Federal and Wisconsin support for fusion
The race to commercialize fusion energy comes at a time when both state officials and the Trump administration are emphasizing the importance of energy independence.
At the national level, President Trump signed a May 23 executive order aimed at “reinvigorating the nuclear industrial base.”
Nuclear energy encompasses both fusion and fission.
Already, the Department of Energy is promoting fusion energy through its Milestone-Based Fusion Development Program.
The government selected eight companies in the U.S. to help develop fusion power plants.

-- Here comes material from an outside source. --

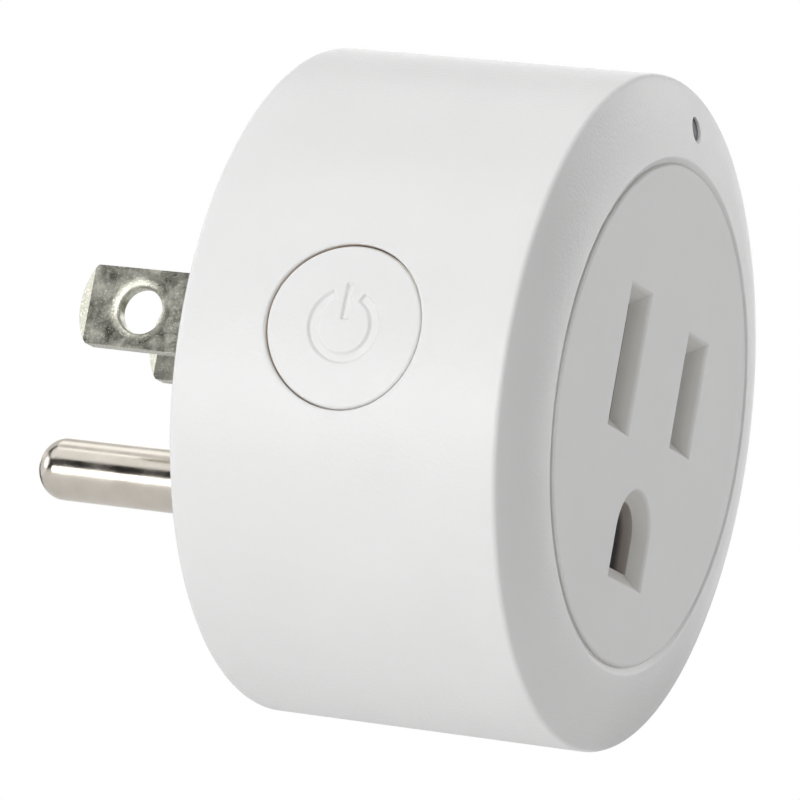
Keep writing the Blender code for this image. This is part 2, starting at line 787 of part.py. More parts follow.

Three of those eight companies were founded in Wisconsin: Realta Fusion, Type One Energy and SHINE Technologies.
SHINE Technologies, which is based in Janesville, has raised nearly $800 million since its founding in 2010, according to a recent Canary Media article. That funding is helping the company commercialize its fusion technology.
Here in Wisconsin, a group of state representatives has introduced a bill that would require the Public Service Commission to conduct a nuclear power sitting study.
The study would examine nuclear power and fusion power opportunities in the state, along with potential energy generation sites.
A separate joint resolution introduced to the Assembly recognizes that the Wisconsin State Legislature is committed to supporting nuclear power and fusion energy.
While the exact economic impact fusion energy could have on the state is unknown, experts in the field agree Wisconsin is uniquely positioned to benefit from a future boom in demand.
“There’s a recognition that there’s a know-how (in Wisconsin) that’s going to enable the technology and ideas that are emerging from the University of Wisconsin and other research institutions,” said Furlong.
Anderson agrees that Wisconsin’s reputation as the “machine shop to the world” puts the state in a unique position to manufacture fusion devices.
“That’s something that I think is very attractive to a lot of people, and then the university has been critical to (supporting fusion research),” said Anderson. “For better or worse, Wisconsin’s had a disproportionate impact on the future of energy.”